Periodically we will highlight a ratio or benchmark and talk about how you can use these to better understand your business.

The disclaimer:Gross Margin Benchmarks and ratios, blindly applied, can be dangerous. Benchmarks can be useful in understanding areas to investigate, but it’s important to understand what’s being compared and why variances might exist.

The Benchmark: Gross Margin

Last month we discussed Pre-Tax Net Income, which is fundamental to indicating a business’s current health. In unraveling the layers which contribute to Net Income, this month we will look at Gross Margin.

Investopedia defines Gross Margin as “A company’s total sales revenue minus its cost of goods sold” (direct costs attributable to the production of the goods or services sold, including materials and labor), “divided by the total sales revenue, expressed as a percentage. The gross margin represents the percent of total sales revenue that the company retains after incurring the direct costs associated with producing the goods and services sold. The higher the percentage, the more the company retains on each dollar of sales to service its other costs and obligations.”

gross-margin

A review of Gross Margin provides insights into opportunities or issues in product pricing and / or with direct costs. While many businesses report or look at these numbers in the aggregate (the business’s total gross margin), a more useful insight can come from looking at margins for each product and service sold.

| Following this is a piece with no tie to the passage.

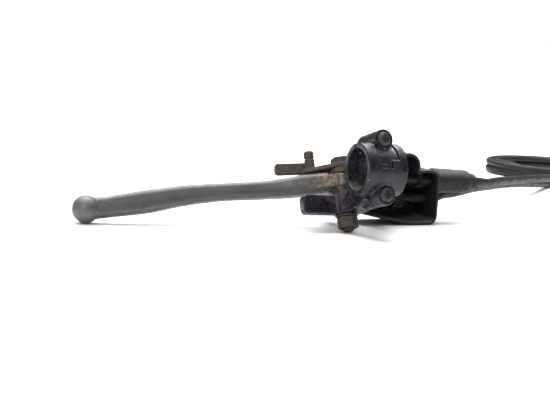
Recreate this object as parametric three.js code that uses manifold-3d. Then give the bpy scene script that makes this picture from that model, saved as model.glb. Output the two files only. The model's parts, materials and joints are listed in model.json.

For example, in reviewing the business performance of a health club with $300,000 in revenue we noticed the overall gross margin was a healthy 73.4% ($220,200). In general, a 73.4% margin will allow a business to cover its general selling and administrative expenses (Management, Finance, Accounting, Legal, Marketing and HR etc.), so this might not immediately be a cause of concern. However, when drilling a little deeper we found significantly different gross margins by product offered.

  • Aerobic classes
    • Priced at $8 per student were typically sold out with an average of 20 students totaling $160 per class / hour.
    • Cost per Instructor = $14 per hour / class
    • Cost for the room was $50 a day. The room was used exclusively for aerobic classes and fitness coaching. Aerobic classes and fitness coaching each used the room 5 times per day (10 total sessions).
    • Gross Margin = $160 – ($14 + $5) = $141 /$160 = 88.125% GM
  • Private Fitness Coaching
    • Priced at $28 per coached client. Since these were private sessions only 1 client per coach totals $28 per coaching session / hour.
    • Cost per Instructor = $20 per hour / class
    • Cost for the room was $50 a day. The room was used exclusively for aerobic classes and fitness coaching. Aerobic classes and fitness coaching each used the room 5 times per day (10 total sessions).
    • Coaching also required weight lifting equipment which cost $30 a day (based on cost and expected life of equipment). $30 day / 5 coaching sessions = $6 a session.
    • Gross Margin = $28 – ($20 + $5 + $6) = $-3 /$28 = (10.7%) GM
  • Total Gross Margin = (($141 –3) * 5 times a day * 26 days) = $17,940 / (($160 + 28) * 5 times a day *26 days a month ) = $24,440 = 73.4%

In conclusion, when benchmarking Gross Margin against industry averages, consider the margin of the overall company, but also consider the margin of individual products and services. In doing so, business decisions can be focused on the parts of the business which need the most attention.

Gross Margin – December
Sales Class $1m – $2.5m $2.5m – $5m
General Contractors & Builders 29.45% 22.76%
Restaurants 61.06% 58.20%
Healthcare 89.47% 87.14%
Legal Services 84.04% 91.64%
Engineering Services 75.39% 68.01%
Store Retailers 35.22% 32.77%

Benchmarking reports were retrieved from the Bizminer Database. Industries Examined [NAICS]: General Contractors & Builders [236115.02]; Restaurants [7225],; Health Care [62]; Legal Services [5411]; Engineering Services [541330]; Store Retailers [453].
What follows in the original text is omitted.